Barnes fidgeted with embarrassment. “Has he any enemies? Do you know any reason why anyone else should attack him?”

“No enemies that I know of. You don’t need enemies to be robbed of something precious, do you? Just an opportunist thief or two. Someone who wanted what Griff had bought. And if Griff isn’t well enough to tell you, the auctioneers would know more about that than I do. All I had was this call saying Griff was here and I came straight over.” Though not without setting all the state-of-the-art alarms and locks that Griff insisted on, I have to admit. Even as he knocked on Heaven’s Gate he’d have wanted our precious stock protected – everything from Jacobean stumpwork to Victorian filigree. “I’d like to go back to Griff now.”

My attempts to get out of the chair made him drop his grim professional glare. Smothering a laugh, he even went so far as to help me lever myself out. He had nice firm hands, with a grip that you could rely on.
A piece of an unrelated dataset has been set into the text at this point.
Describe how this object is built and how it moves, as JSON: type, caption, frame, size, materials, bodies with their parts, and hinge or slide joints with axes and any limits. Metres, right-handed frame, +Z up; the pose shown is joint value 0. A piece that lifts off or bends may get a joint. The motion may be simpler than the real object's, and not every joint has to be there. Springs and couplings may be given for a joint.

And he let go the instant he ought.

So I said, “If he’s awake, I could ask what he bought. Otherwise, as I said, you’ll have to ask the auctioneer – only,” I added, looking at my watch for the first time since I’d arrived at the hospital, “it’s a bit late, isn’t it?” It was. It was nearly eleven at night.

“Can I offer you a lift home?”

I shook my head. Nothing short of an earthquake would get me more than ten yards from Griff’s side. I’d sleep on the floor beside his bed if necessary.
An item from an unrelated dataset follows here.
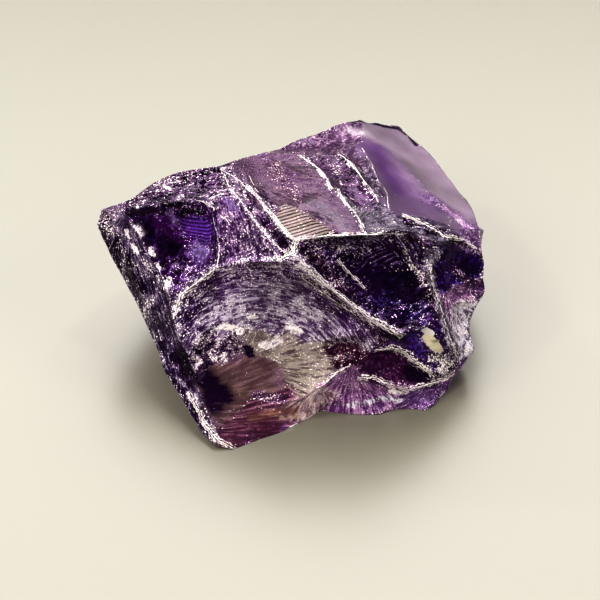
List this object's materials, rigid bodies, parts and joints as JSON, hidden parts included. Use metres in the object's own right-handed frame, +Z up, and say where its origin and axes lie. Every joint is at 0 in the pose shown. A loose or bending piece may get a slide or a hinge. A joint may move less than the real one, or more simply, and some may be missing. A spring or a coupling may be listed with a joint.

Griff looked much better the next morning, but was inclined to be tetchy, hardly surprising since there was nowhere this side of his hospital gown that wasn’t purple or red. Goodness knew what else his poor old body had suffered. I think he was relieved to hear that on receiving my phone call Aidan had booked him in for a week’s R & R at an exclusive nursing home to which a private ambulance would convey him.

“But it will be such a long way for you to come and see me, my loved one,” Griff observed wistfully. “And you know I don’t like you driving after dark.”

“If it makes you happier, I shall take up Aidan’s offer to stay overnight with him as long as you’re away from our cottage.” There! Griff would know the extent of my self-sacrifice, and possibly of Aidan’s – we’d never hit it off, maintaining an armed truce for Griff’s sake. “Now,” I said briskly, to cover any emotion, “it’d help the police if you told them what you’d bought at yesterday’s sale. It was obviously something that someone else couldn’t keep their hands off,” I joked.

“They could have had it and welcome. You know Mrs Davenport was asking for a games table to replace the one she had stolen? Well, I found one – pretty cheap, as it happens. A Victorian affair, with goodness knows how many drawers and curves wherever nature wanted a straight line. Rather vulgar, if you ask me, but then so was Mrs Davenport’s original. You might tell her I did my best, if she should happen to call. Lina, there’ll be a picture of it in the catalogue, won’t there? And I’m sure I left that in the glovebox.”

“You hadn’t been trying to carry the table on your own, had you?” I demanded, arms akimbo.

“What, when there were a couple of gorgeous well-muscled lads to put it straight into the van for me?” His poor swollen mouth headed for winsome, but didn’t quite reach it.